Distributors can connect to Kafka directly, but in this form, it was impossible to achieve read speeds commensurate with write speeds. By using the Grafana agent, it was possible to solve this problem.




The best settings in Tempo

The following points should be paid attention to during the configuration process:


  • If Jaeger is used, spans from Grafana agent to Distributor will be sent via GRPC. In a Kubernetes cluster, even distribution to Distributors will require configuring a balancer such as Envoy (optionally via Istio).
  • In case of write speed issues, it is worth increasing the parameters:
    • overrides.ingestion_burst_size_bytes
    • overrides.ingestion_rate_limit_bytes
    • overrides.max_bytes_per_trace
  • You can also increase the timeout for waiting for a response from ingester - ingester_client.remote_timeout. They don't always manage to respond in 5 seconds.
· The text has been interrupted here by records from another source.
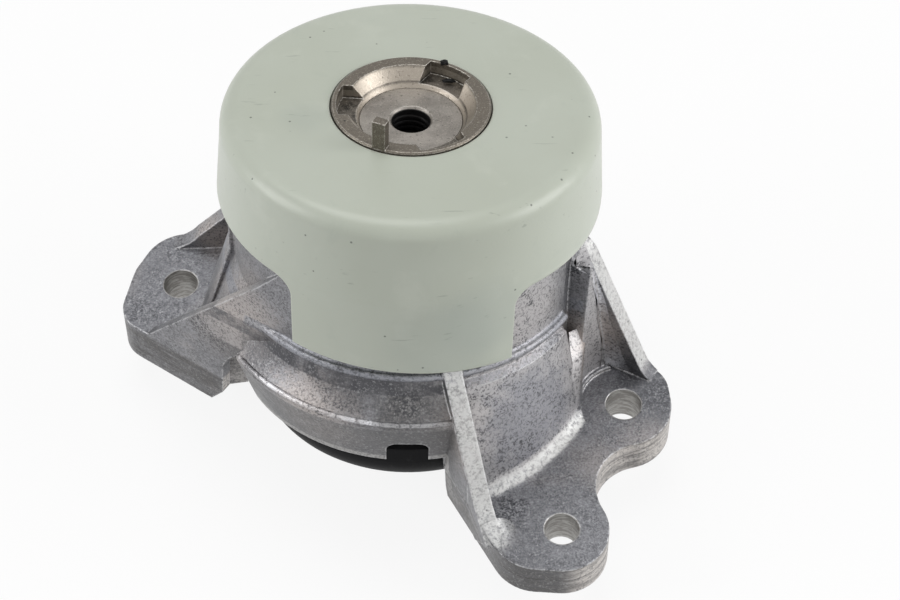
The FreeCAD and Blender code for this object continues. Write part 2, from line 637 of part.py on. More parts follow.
def cover_cap():
    """Plastic cap with a short skirt at the sides and a long tongue over the front of the pot."""
    rounded = "(cap_edge - cap_roof)"
    body = turned("cover_cap", [
        ("rim_r + cap_gap", "roof_base"),
        ("cap_top_r - cap_wall - %s" % rounded, "roof_base", "-%s" % rounded),
        ("cap_top_r - cap_wall", "cap_top - cap_edge"), ("cap_foot_r - cap_wall", "skirt_left"),
        ("tongue_r - cap_wall", "bead_height - 2"), ("tongue_r", "bead_height - 2"),
        ("cap_foot_r", "skirt_left"), ("cap_top_r", "cap_top - cap_edge", "cap_edge"),
        ("cap_top_r - cap_edge", "cap_top"), ("rim_r + cap_gap", "cap_top")])
    out = "1.4 * cap_foot_r"
    front = outline(new_sketch(body, "XZ_Plane"), [
        ("-" + out, "0"), (out, "0"), (out, skirt_height(out)),
        ("tongue_right + tongue_corner", skirt_height("tongue_right"), "tongue_corner"),
        ("tongue_right", skirt_height("tongue_right") + " - tongue_corner"),
        ("tongue_right", "tongue_base_right"), ("tongue_left", "tongue_base_left"),
        ("tongue_left", skirt_height("tongue_left") + " - tongue_corner", "tongue_corner"),
        ("tongue_left - tongue_corner", skirt_height("tongue_left")),
        ("-" + out, skirt_height("-" + out))])
    pocket(body, front, out, flip=True)
    rear = outline(new_sketch(body, "XZ_Plane"), [
        ("-" + out, "0"), (out, "0"), (out, skirt_height(out)), ("-" + out, skirt_height("-" + out))])
    pocket(body, rear, out)
    return body


def core():
    """Cast core: rim with a conical recess, three notches, a lug, and a cone into the rubber."""
    body = turned("core", [
        ("0", "core_base"), ("core_base_r", "core_base"), ("core_neck_r", "shoulder_base"),
        ("shoulder_r", "shoulder_base"), ("shoulder_r", "roof_base"), ("rim_r", "roof_base"),
        ("rim_r", "rim_top - rim_chamfer"), ("rim_r - rim_chamfer", "rim_top"),
        ("recess_r", "rim_top"), ("floor_r", "floor_height"), ("floor_r", "disc_base"),
        ("insert_r + seam", "disc_base"), ("insert_r + seam", "insert_base - insert_end"),
        ("0", "insert_base - insert_end")])
    notch = new_sketch(body, "XY_Plane", raised("rim_top - notch_depth"))
    side = "notch_width / 2"

    def spot(reach, across):
        return ("%s * cos(notch_at) - (%s) * sin(notch_at)" % (reach, across),
                "%s * sin(notch_at) + (%s) * cos(notch_at)" % (reach, across))

    outline(notch, [
        spot("(recess_r - notch_width / 2)", "-" + side),
        spot("notch_reach", "-" + side) + ("notch_reach + 1",),
        spot("notch_reach", side), spot("(recess_r - notch_width / 2)", side)])
    repeat(body, pocket(body, notch, "notch_depth + 2", flip=True), 3)
    return body


def lug_on(core_body):
    """The core with the square lug that stands on its rim."""
    lug = block("Lug", POT + " * " + turned_to("lug_at"),
                ("rim_r - rim_chamfer / 4 - lug_depth", "-lug_width / 2", "rim_top - 2"),
                ("lug_depth", "lug_width", "lug_height + 2"))
    whole = joined("core_with_lug", [core_body, lug])
    document.recompute()
    return whole


def core_insert():
    """Steel insert with the threaded bore, its disc is the floor of the recess."""
    return turned("core_insert", [
        ("thread_r", "insert_base"), ("insert_r", "insert_base"), ("insert_r", "disc_base"),
        ("floor_r - seam", "disc_base"), ("floor_r - seam", "floor_height"),
        ("thread_r + thread_chamfer", "floor_height"),
        ("thread_r", "floor_height - thread_chamfer")])


def rubber_and_sleeve():
    """Sleeve pressed into the pot and the rubber spring bonded between sleeve and core."""
    sleeve = turned("outer_sleeve", [
        ("sleeve_inner_r", "lip_top"), ("sleeve_r", "lip_top"), ("sleeve_r", "sleeve_top"),
        ("sleeve_inner_r", "sleeve_top")])
    cone = ("core_base_r + (core_neck_r - core_base_r) * (%s - core_base)"
            " / (shoulder_base - core_base)")
    spring = turned("main_spring", [
        (cone % "hub_base", "hub_base", "-lower_bow"), ("sleeve_inner_r", "lip_top + root_rise"),
        ("sleeve_inner_r", "sleeve_top - edge_drop", "-upper_bow"),
        ("core_neck_r + hub_out", "hub_top"), (cone % "hub_top", "hub_top")])
    buffer = turned("rebound_buffer", [
        ("buffer_inner_r", "pot_top + buffer_lift"), ("sleeve_bore_r - 0.5", "pot_top + buffer_lift"),
        ("sleeve_bore_r", "pot_top"), ("buffer_r", "pot_top"),
        ("buffer_r", "buffer_top - buffer_round", "buffer_round"),
        ("buffer_r - buffer_round", "buffer_top"),
        ("buffer_inner_r + buffer_round", "buffer_top", "buffer_round"),
        ("buffer_inner_r", "buffer_top - buffer_round")])
    return sleeve, spring, buffer


def channel_plates():
    """Gasket, the two plates with the fluid channel, and the membrane between them."""
    pieces = [turned("channel_gasket", [
        ("gasket_inner_r", "gasket_base"), ("stack_r", "gasket_base"), ("stack_r", "lip_base"),
        ("gasket_inner_r", "lip_base")])]
    upper = turned("upper_channel_plate", [
        ("0", "room_top"), ("membrane_r + stack_gap", "room_top"),
        ("membrane_r + stack_gap", "upper_base"), ("stack_r", "upper_base"),
        ("stack_r", "gasket_base"), ("0", "gasket_base")])
    lower = turned("lower_channel_plate", [
        ("0", "lower_base"), ("stack_r", "lower_base"), ("stack_r", "upper_base"),
        ("membrane_r + stack_gap", "upper_base"), ("membrane_r + stack_gap", "room_base"),
        ("0", "room_base")])
    groove = outline(new_sketch(upper, "XZ_Plane", swung("channel_start")), [
        ("channel_r - channel_width / 2", "upper_base - channel_depth / 4"),
        ("channel_r + channel_width / 2", "upper_base - channel_depth / 4"),
        ("channel_r + channel_width / 2", "upper_base + channel_depth"),
        ("channel_r - channel_width / 2", "upper_base + channel_depth")])
    revolve(upper, groove, "Groove", "channel_sweep")
    inlet = "(channel_start + port_in)"
    outlet = "(channel_start + channel_sweep - port_in)"
    for body, top, at, depth in ((upper, "gasket_base", inlet, "upper_plate"),
                                 (lower, "upper_base", outlet, "lower_plate")):
        port = circle(new_sketch(body, "XY_Plane", raised(top)),
                      "channel_r * cos(%s)" % at, "channel_r * sin(%s)" % at, "port_r")
        pocket(body, port, depth)
        opening = circle(new_sketch(body, "XY_Plane", raised(top)), "grid_ring_r", "0", "grid_r")
        repeat(body, pocket(body, opening, depth), 8)
        middle = circle(new_sketch(body, "XY_Plane", raised(top)), "0", "0", "grid_r")
        pocket(body, middle, depth)
    disc = turned("decoupler_membrane", [
        ("0", "room_base + membrane_play"), ("membrane_r", "room_base + membrane_play"),
        ("membrane_r", "room_top - membrane_play"), ("0", "room_top - membrane_play")])
    pieces += [upper, lower, disc]
    return pieces


def bellows_and_cup():
    """Rubber bellows with its ring, the steel cup under it and the snap ring that holds all."""
    under = "bellows_floor - bellows_skin"
    band_top = "band_base + band"
    inside = "hang_r - bellows_skin"
    bellows = turned("bellows", [
        ("0", under), ("hang_r - bellows_corner", under, "bellows_corner"),
        ("hang_r", under + " + bellows_corner"), ("hang_r", "bead_base"),
        ("stack_r", "bead_base"), ("stack_r", "band_base"), ("band_r", "band_base"),
        ("band_r", band_top), ("stack_r", band_top), ("stack_r", "lower_base"),
        (inside, "lower_base"), (inside, under + " + bellows_corner", "bellows_skin - bellows_corner"),
        ("hang_r - bellows_corner", "bellows_floor"), ("0", "bellows_floor")])
    band = turned("bellows_ring", [
        ("band_r", "band_base"), ("stack_r", "band_base"), ("stack_r", band_top),
        ("band_r", band_top)])
    cup = turned("bottom_cup", [
        ("vent_r", "cup_base"), ("cup_r - cup_corner", "cup_base", "cup_corner"),
        ("cup_r", "cup_base + cup_corner"), ("cup_r", "cup_shoulder - cup_step / 2"),
        ("cup_neck_r", "cup_shoulder + cup_step / 2"), ("cup_neck_r", "flange_base"),
        ("stack_r", "flange_base"), ("stack_r", "bead_base"),
        ("cup_neck_r - cup_wall", "bead_base"),
        ("cup_neck_r - cup_wall", "cup_shoulder - 0.2"),
        ("cup_r - cup_wall", "cup_shoulder - 0.2 - cup_step"),
        ("cup_r - cup_wall", "cup_base + cup_corner", "cup_wall - cup_corner"),
        ("cup_r - cup_corner", "cup_base + cup_wall"), ("vent_r", "cup_base + cup_wall")])
    snap = sector("retaining_ring", "90 + snap_gap / 2", "360 - snap_gap", [
        ("snap_r - snap_width", "snap_base + snap_play / 2"),
        ("snap_r - snap_play", "snap_base + snap_play / 2"),
        ("snap_r - snap_play", "flange_base"), ("snap_r - snap_width", "flange_base")])
    return [bellows, band, cup, snap]


def save(node, piece):
    """Checks one finished piece and writes it."""
    shape = piece.Shape
    if shape.isNull() or not shape.isValid() or len(shape.Solids) != 1:
        raise RuntimeError("%s is not one sound solid" % node)
    shape.exportStep(os.path.join("parts", node + ".step"))


nodes = {"bracket_housing": bracket_casting(), "cover_cap": cover_cap()}
nodes["core"] = lug_on(core())
for piece in [core_insert()] + list(rubber_and_sleeve()) + channel_plates() + bellows_and_cup():
    nodes[piece.Label] = piece
document.recompute()
for item in document.Objects:
    if "Invalid" in item.State or "Error" in item.State:
        raise RuntimeError("%s did not build" % item.Label)
os.makedirs("parts", exist_ok=True)
for node, piece in nodes.items():
    save(node, piece)
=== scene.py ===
import math

import bmesh
import bpy
from mathutils import Euler, Matrix, Vector, noise


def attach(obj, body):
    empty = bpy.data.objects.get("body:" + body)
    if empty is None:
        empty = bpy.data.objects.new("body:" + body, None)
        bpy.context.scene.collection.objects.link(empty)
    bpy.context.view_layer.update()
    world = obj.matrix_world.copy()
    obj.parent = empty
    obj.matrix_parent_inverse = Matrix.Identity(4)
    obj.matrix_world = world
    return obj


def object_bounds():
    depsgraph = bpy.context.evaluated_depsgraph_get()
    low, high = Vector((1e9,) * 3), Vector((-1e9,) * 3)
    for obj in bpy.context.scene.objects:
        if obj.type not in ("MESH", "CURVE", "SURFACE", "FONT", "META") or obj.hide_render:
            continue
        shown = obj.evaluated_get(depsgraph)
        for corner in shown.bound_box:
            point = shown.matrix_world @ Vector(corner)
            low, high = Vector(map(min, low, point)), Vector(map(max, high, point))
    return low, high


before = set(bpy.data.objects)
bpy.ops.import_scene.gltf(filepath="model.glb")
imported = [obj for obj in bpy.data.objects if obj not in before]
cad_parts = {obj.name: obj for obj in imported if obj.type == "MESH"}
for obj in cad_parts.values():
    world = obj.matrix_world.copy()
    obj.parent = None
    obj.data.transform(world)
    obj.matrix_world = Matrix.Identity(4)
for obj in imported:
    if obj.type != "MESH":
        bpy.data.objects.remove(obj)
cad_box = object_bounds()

# Metres, in the part's own frame: its origin is the front bolt hole, on the flanges' seat plane.
# POT is the leaning pot's frame: its Z is the pot's axis, from where that meets the seat plane.
LEAN = math.radians(11.4)
HEADING = math.radians(74.5)
FOOT = Vector((-0.0412, 0.065, 0.0))
POT = Matrix.Translation(FOOT) @ Matrix.Rotation(
    LEAN, 4, Vector((-math.sin(HEADING), math.cos(HEADING), 0)))

# Bolt holes: x, y and radius
HOLES = ((0.0, 0.0, 0.00475), (0.0197, 0.0392, 0.0050), (-0.1067, 0.0858, 0.0050))

# Upright walls: x and y of the start, heading in degrees, offsets of the two faces
RIDGE = (-0.0302, 0.0246, -72, -0.0052, 0.0001)
FIN = (0.0073, 0.0637, -30, -0.0001, 0.0048)

# Just under the right plate's upper face, in millimetres
PLATE = 12.4

# Levels and radii in the pot's frame
RING_LEDGE = 0.0290
LIP_PATH_R = 0.05375
LIP_R = 0.00075
INSERT_FLOOR = 0.0891
THREAD_START = 0.0620
THREAD_ROOT_R = 0.00512
THREAD_CREST_R = 0.00482
THREAD_PITCH = 0.00175


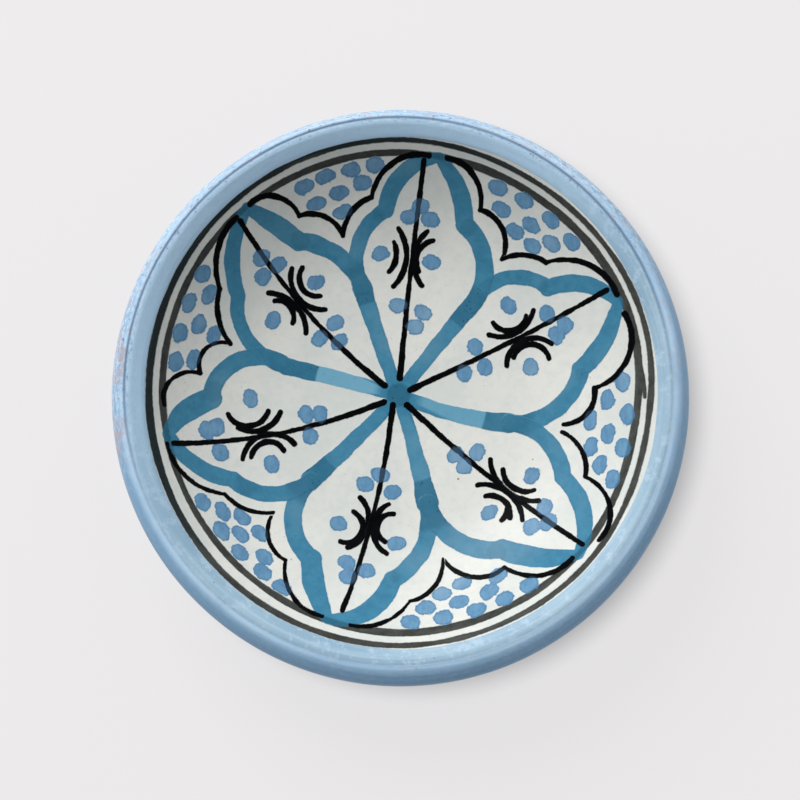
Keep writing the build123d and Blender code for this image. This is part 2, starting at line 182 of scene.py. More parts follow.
def lip_row(phi, lift, ways):
    """A ring on the lip, phi degrees up from its outermost point."""
    bend = LIP_RADIUS + lift
    radius = LIP_CENTRE[0] + bend * math.cos(math.radians(phi))
    height = LIP_CENTRE[1] + bend * math.sin(math.radians(phi))
    return ring_row(CAVITY * (1 - lip_share(phi)), radius, height, ways)


def outside_row(slope, lift, ways):
    """A ring on the outside wall, where the wall rises at this slope."""
    bend = OUTSIDE_RADIUS + lift
    angle = np.radians(np.asarray(slope, float) - 90)
    radius = OUTSIDE_CENTRE[0] + bend * np.cos(angle)
    height = OUTSIDE_CENTRE[1] + bend * np.sin(angle)
    return ring_row((0, 0), radius, height, ways)


# ---- material helpers -----------------------------------------------------------------------------
def linear(*rgb):
    """Display values from 0 to 255 as scene values, with alpha."""
    parts = [v / 255 for v in rgb]
    return (*[v / 12.92 if v <= 0.04045 else ((v + 0.055) / 1.055) ** 2.4 for v in parts], 1.0)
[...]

In addition to the tracer visualization, you can also get a connected graph showing all the components involved in processing the request.



Conclusion

From the initial installation of Loki in the dev environment to its implementation in production took about 2 months. Tempo took the same amount of time.


As a result, we were able to:


  • Reduce the cost of the systems by about 7 times
  • Combine visualization of metrics, logs, and tracers in a single system
  • Organize alerting in a similar way to Prometheus
  • Set up autoscaling of the system depending on the amount of incoming data


It is worth mentioning what we have not managed to achieve yet:


  • A log output speed similar to Elastic if the data is not in the cache. This is partially solved by adding the most frequently used fields to the index.
  • Obtaining aggregated values for a long period (more than a day). We mean, for example, counting the number of log messages with the count_over_time function.
  • Performance in saving spans as in the scheme with Elasticsearch. So far, we managed to solve it by horizontal scaling and increasing the number of partitions in Kafka.


In general, I can say that the experience of switching to Grafana Stack was successful, but the process of improving the logging and tracing schemes did not end.